3/8/13 – “If I had to wager a milk shake, I would go with Cardinal Odilo Scherer from Brazil.  He is 63 years old, and demographics may be in his favor.  Some 42 percent of the world’s Catholics now live in Latin America, making the region home to the largest group of Catholics on the planet, according to Reuters. Europe is home to just 25 percent of the world’s Catholics.  Also, the next World Youth Day, along with the next Olympic Games, will take place in Rio de Janeiro.”  This was my pick for the new Pontiff, and I take at least partial credit because I was in the right continent, but certainly did not anticipate Jorge Mario Bergoglio.  However, I think it is very clear that the Holy Spirit led the College of Cardinals in the right direction.

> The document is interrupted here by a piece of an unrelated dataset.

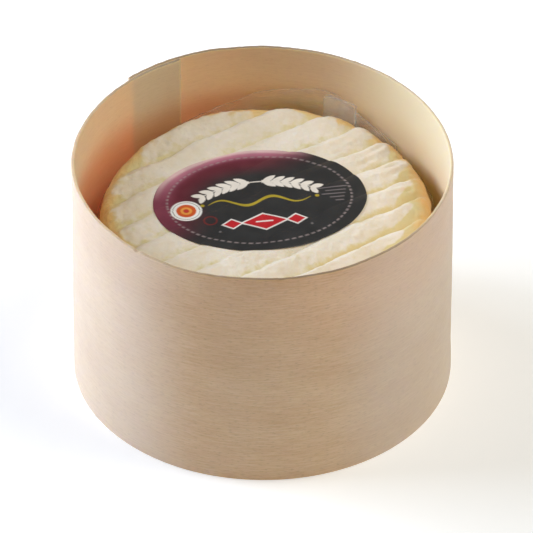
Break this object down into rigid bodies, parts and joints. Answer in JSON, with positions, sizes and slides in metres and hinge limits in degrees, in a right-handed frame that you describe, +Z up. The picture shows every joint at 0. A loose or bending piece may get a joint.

I have always found it interesting to go back and read things and then jump ahead to see how things turned out.  That is one of the reasons I continue to enjoy doing the blog – it serves as sort of a “journal of events” for me.  It is something that even if no one else reads it, that I’ll have as a piece of “history”.

The other tradition when I hit one of these so-called “milestones” is to thank you for continuing to read my blog and also continuing to use our website.  I had no idea when I began this that it would last this long, and that a few folks would still continue to read it each week.  I am very grateful to have this vehicle to talk about my faith and whatever else pops into my head, and I am very grateful to you for sticking with me.  God willing, there are another 250 blogs to come.  Where will we be at that point?  It will be exciting to find out together.

For the 250th time, have a great week.  Peace.